The Oligarchy’s Weakness: Their Rootlessness Is Their Achilles Heel

The global oligarchy’s mobility—hailed as “freedom” by their class—may also be their undoing:

  • No Loyalty, No Roots:
    Their wealth is global, but their home is nowhere. They have abandoned real community for gated bubbles.
  • Public Anger Is Rising:
    As awareness spreads (thanks to data like that from the World Inequality Database and leaks like Panama Papers), populist movements, left and right, are targeting this rootless elite.

Where Do We Go From Here?

  • Demand Transparency:
    End the secrecy—make the real ownership of wealth, companies, and property public.
  • Rebuild Progressive Taxation:
    Tax wealth, not just income. End loopholes, tax havens, and inheritance dodges.
  • Support Real Democracy:
    Reform campaign finance, limit lobbying, restore the power of the people over the oligarchy.
  • Rebuild the Commons:
    Invest in public goods—education, healthcare, infrastructure—to lift up the bottom and middle.
  • Reject Oligarchy’s Divisions:
    Refuse the bread-and-circuses of “left vs right.” See the system for what it is—a plunder machine.

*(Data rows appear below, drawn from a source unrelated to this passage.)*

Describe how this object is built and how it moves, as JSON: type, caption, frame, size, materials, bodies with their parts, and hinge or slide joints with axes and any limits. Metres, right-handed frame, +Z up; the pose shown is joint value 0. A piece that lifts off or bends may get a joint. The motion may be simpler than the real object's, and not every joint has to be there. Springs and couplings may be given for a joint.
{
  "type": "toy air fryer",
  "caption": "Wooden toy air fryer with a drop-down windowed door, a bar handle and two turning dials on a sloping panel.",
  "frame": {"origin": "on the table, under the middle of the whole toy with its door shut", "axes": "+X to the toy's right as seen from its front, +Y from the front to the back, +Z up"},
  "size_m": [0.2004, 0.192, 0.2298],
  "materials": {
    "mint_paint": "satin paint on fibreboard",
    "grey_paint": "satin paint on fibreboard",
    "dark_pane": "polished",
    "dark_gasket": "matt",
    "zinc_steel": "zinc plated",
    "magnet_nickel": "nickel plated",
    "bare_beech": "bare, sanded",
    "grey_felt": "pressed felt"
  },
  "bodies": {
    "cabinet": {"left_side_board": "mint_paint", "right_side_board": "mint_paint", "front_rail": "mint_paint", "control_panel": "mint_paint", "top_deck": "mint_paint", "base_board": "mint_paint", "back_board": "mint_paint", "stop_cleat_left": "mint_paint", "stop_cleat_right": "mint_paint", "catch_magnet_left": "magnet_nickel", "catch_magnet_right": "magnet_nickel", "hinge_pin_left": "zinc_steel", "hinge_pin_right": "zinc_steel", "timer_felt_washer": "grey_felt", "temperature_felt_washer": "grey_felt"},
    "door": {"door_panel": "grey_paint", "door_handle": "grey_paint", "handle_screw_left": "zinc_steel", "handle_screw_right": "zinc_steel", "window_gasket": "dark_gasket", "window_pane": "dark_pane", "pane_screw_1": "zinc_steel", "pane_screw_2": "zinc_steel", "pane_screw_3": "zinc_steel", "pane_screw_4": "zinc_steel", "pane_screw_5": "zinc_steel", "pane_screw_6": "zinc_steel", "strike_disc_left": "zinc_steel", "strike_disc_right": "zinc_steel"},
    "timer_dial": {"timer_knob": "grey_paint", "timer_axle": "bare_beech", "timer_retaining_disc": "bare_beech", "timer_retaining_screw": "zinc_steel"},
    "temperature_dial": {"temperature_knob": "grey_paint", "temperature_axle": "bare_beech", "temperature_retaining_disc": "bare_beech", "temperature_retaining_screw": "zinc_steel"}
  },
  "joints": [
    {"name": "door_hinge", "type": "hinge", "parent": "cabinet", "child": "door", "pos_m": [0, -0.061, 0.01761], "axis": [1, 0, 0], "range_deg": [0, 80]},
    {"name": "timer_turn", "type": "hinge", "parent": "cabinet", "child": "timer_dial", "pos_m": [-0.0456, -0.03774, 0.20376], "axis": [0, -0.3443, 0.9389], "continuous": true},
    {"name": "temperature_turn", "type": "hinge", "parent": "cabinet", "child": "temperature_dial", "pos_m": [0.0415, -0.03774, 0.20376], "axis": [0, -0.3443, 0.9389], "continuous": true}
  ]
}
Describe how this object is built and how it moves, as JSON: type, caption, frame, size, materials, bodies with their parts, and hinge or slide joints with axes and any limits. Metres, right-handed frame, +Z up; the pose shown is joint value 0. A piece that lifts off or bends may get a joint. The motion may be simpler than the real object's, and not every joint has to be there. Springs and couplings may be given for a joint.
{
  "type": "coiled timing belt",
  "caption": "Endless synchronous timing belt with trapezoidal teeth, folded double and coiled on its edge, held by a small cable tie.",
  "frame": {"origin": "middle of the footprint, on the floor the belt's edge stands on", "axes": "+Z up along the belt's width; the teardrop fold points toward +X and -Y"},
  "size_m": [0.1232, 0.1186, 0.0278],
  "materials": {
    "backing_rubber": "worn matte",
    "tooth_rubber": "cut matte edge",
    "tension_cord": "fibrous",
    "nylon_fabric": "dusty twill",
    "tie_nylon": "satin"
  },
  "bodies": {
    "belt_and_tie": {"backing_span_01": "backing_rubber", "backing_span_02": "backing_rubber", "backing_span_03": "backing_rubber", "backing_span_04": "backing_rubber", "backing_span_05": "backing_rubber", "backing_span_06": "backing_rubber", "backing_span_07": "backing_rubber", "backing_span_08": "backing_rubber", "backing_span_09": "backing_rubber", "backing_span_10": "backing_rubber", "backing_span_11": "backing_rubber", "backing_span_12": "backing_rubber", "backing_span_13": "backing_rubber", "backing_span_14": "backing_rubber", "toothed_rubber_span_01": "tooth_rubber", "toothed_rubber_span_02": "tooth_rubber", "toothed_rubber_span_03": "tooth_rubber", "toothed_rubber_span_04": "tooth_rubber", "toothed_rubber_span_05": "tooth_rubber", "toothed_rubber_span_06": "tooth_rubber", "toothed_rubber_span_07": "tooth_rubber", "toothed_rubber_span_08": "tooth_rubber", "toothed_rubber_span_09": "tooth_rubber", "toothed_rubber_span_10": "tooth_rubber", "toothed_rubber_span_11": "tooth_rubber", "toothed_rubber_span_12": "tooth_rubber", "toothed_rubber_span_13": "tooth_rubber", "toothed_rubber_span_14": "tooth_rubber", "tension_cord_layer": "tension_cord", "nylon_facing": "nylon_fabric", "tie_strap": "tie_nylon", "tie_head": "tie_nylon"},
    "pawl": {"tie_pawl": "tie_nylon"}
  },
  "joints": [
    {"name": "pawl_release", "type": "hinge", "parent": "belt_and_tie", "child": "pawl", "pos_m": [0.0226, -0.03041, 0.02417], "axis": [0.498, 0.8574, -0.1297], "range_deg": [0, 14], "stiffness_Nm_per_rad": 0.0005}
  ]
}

Conclusion: The New “Ancien Régime”

We live in an age that would be instantly recognizable to Dickens and the revolutionaries of old. The faces change—kings are replaced by billionaires—but the game is the same: a few live in unimaginable splendor while the many struggle and hope.

The good news? History teaches that such systems are not sustainable. Awareness, solidarity, and courage can break the cycle.

The first step is to see the pyramid clearly—and to call it by its true name: Oligarchy.